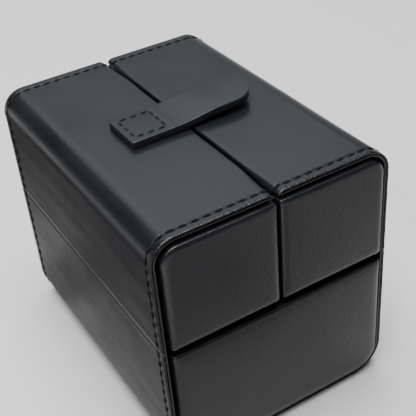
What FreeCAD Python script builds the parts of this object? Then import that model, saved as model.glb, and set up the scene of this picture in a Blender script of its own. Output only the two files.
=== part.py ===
"""Leather cufflink box: two butterfly lids over a cufflink tray, and a drawer in the base.

Millimetres, +Z up. The origin is the middle of the footprint, on the table. The lids part along
the Y axis and the drawer opens towards -Y. Every piece is one node, written to parts/NODE.step.

Each wall is built up from the outside: leather, casing, suede lining. At both ends the casing is
thinned to a lip, which leaves a rebate where the padded end panels sit.
"""
import FreeCAD
import Part
import math
import os

Vector = FreeCAD.Vector

# Overall size
WIDTH = 98.0
LENGTH = 130.0
HEIGHT = 108.0
TOP_CORNER_R = 9.6
BOTTOM_CORNER_R = 13.0

# Where the lids meet the base, and each other
LOWER_PANEL_TOP = 58.7
PANEL_GAP = 3.1
HINGE_ABOVE_PANEL = 2.3
CREASE = 0.3
SLIT = 1.2
SLIT_EDGE_R = 1.5
PANEL_SPLIT = 1.5

# Layers of the wall
LEATHER_T = 0.8
LIP_T = 0.9
CASING_T = 3.0
LINING_T = 0.5
BOTTOM_PAD_T = 0.8
BOTTOM_PAD_INSET = 6.0
BOTTOM_PAD_R = 8.0

# Padded end panels
GROOVE = 1.4
PANEL_BOARD_T = 2.0
PANEL_FOAM_T = 3.8
PANEL_STAND = 2.0
PANEL_EDGE_R = 2.8

# Shelf over the drawer
SHELF_T = 3.0
SHELF_DROP = 5.0

# Cufflink tray
TRAY_HEIGHT = 38.0
TRAY_WALL_T = 2.5
TRAY_FLOOR_T = 2.0
TRAY_ROWS = 3
TRAY_SIDE_GAP = 1.5
TRAY_REAR_GAP = 2.4
FINGER_TROUGH = 9.5
LAP_GAP = 0.1
CUSHION_T = 13.0
CUSHION_GAP = 0.3
CUSHION_EDGE_R = 2.5
CUSHION_SLOT_W = 2.0
CUSHION_SLOT_DEPTH = 8.0
CUSHION_SLOT_END = 5.0

# Drawer
DRAWER_GAP = 0.4
DRAWER_TOP_GAP = 1.2
DRAWER_REAR_GAP = 1.4
DRAWER_FRONT_GAP = 0.2
DRAWER_WALL_T = 2.5
DIVIDER_T = 2.5
DIVIDER_DROP = 6.0
DIVIDER_GAP = 0.1

# Closure strap
STRAP_W = 19.4
STRAP_TIP_W = 20.4
STRAP_START_X = -25.4
STRAP_FOLD_X = -8.7
STRAP_CLIMB_X = -6.5
STRAP_TIP_X = 30.0
STRAP_FACE_T = 1.6
STRAP_BACK_T = 1.4
STRAP_FOLD_GAP = 0.2
STRAP_LIFT = 0.15
STRAP_TIP_RISE = 0.7
STRAP_EDGE_R = 0.6

# Magnetic closure: the magnet under the strap's tip, the keeper riveted through the right lid
MAGNET_X = 13.5
MAGNET_R = 6.8
MAGNET_T = 1.0
MAGNET_GAP = 0.2
KEEPER_R = 7.2
KEEPER_T = 0.8
KEEPER_BEVEL = 0.3
RIVET_R = 1.5
RIVET_HOLE_GAP = 0.1
WASHER_R = 5.0
WASHER_T = 0.6
WASHER_GAP = 0.1

# Worked out from the sizes above
HALF_W = WIDTH / 2
HALF_L = LENGTH / 2
BASE_Z = BOTTOM_PAD_T
LID_LOW = LOWER_PANEL_TOP + PANEL_GAP
HINGE_Z = LOWER_PANEL_TOP + HINGE_ABOVE_PANEL
RIM_T = LEATHER_T + LIP_T
WALL_T = LEATHER_T + CASING_T
LINED_T = WALL_T + LINING_T
PANEL_INSET = RIM_T + GROOVE
PANEL_T = PANEL_BOARD_T + PANEL_FOAM_T + LEATHER_T
CASING_END = HALF_L - LEATHER_T
PANEL_FACE = HALF_L + PANEL_STAND
SHOULDER = PANEL_FACE - PANEL_T
LINED_END = SHOULDER - LINING_T
SLIT_FACE = -SLIT / 2 - LEATHER_T
SHELF_TOP = LOWER_PANEL_TOP - SHELF_DROP
SHELF_LOW = SHELF_TOP - LINING_T - SHELF_T
STRAP_T = STRAP_FACE_T + STRAP_BACK_T
MAGNET_STACK = KEEPER_T + MAGNET_GAP + MAGNET_T
FAR = 4 * (WIDTH + LENGTH + HEIGHT)


# ---- Shared shapes ----

def rounded_wire(corners):
    """Closed wire through (point, radius) corners, each rounded by its own tangent arc."""
    starts = []
    ends = []
    edges = []
    count = len(corners)
    for i, (point, radius) in enumerate(corners):
        back = (corners[i - 1][0] - point).normalize()
        ahead = (corners[(i + 1) % count][0] - point).normalize()
        if radius <= 0:
            starts.append(point)
            ends.append(point)
            continue
        half = back.getAngle(ahead) / 2
        bisector = (back + ahead).normalize()
        starts.append(point + back * (radius / math.tan(half)))
        ends.append(point + ahead * (radius / math.tan(half)))
        middle = point + bisector * (radius / math.sin(half) - radius)
        edges.append(Part.Arc(starts[-1], middle, ends[-1]).toShape())
    for i in range(count):
        edges.append(Part.LineSegment(ends[i], starts[(i + 1) % count]).toShape())
    return Part.Wire(Part.__sortEdges__(edges))


def cross_section(corners):
    """Face across the box from (x, z, radius) corners."""
    return Part.Face(rounded_wire([(Vector(x, 0, z), radius) for x, z, radius in corners]))


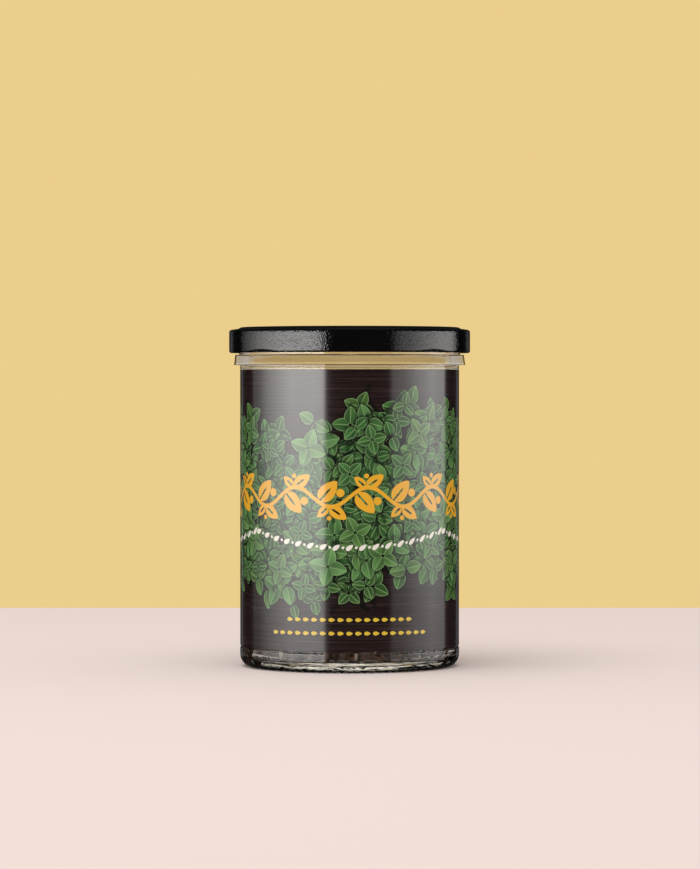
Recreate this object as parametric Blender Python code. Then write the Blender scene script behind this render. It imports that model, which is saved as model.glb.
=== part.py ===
"""Herb growing jar: a clear glass jar with a wrap label and growing medium, closed by a lugged twist-off lid.

Metres, +Z up. The origin is at the centre of the ring that the jar stands on. -Y is the front.
"""
import math

import bmesh
import bpy
from mathutils import Matrix, Vector, noise

# Heights above the surface that the jar stands on
HEEL_HEIGHT = 0.0042
PANEL_BOTTOM = 0.0070
PANEL_TOP = 0.1056
BEAD_BOTTOM = 0.1064
BEAD_TOP = 0.1106
FINISH_TOP = 0.1179
THROAT_TOP = 0.1046
THROAT_BOTTOM = 0.0970
PUSH_UP = 0.0020
FLOOR_MIDDLE = 0.0054
FLOOR_EDGE = 0.0036
MEDIUM_HEIGHT = 0.0700
LID_BOTTOM = 0.1110
LID_TOP = 0.1201

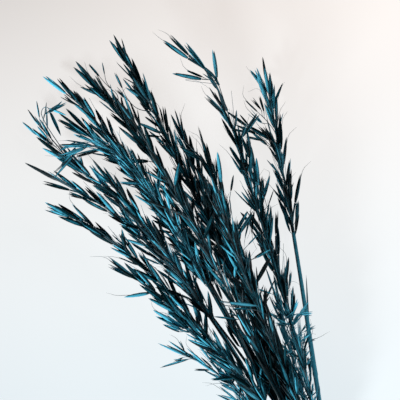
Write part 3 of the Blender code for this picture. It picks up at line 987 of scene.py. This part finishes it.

---

TASK GOAL
Locate all lines in the listing above with the word "code". Copy them.

CORRECT RESULT
Recreate this object as parametric Blender Python code. Then write the Blender scene script behind this render. It imports that model, which is saved as model.glb.
Write part 3 of the Blender code for this picture. It picks up at line 987 of scene.py. This part finishes it.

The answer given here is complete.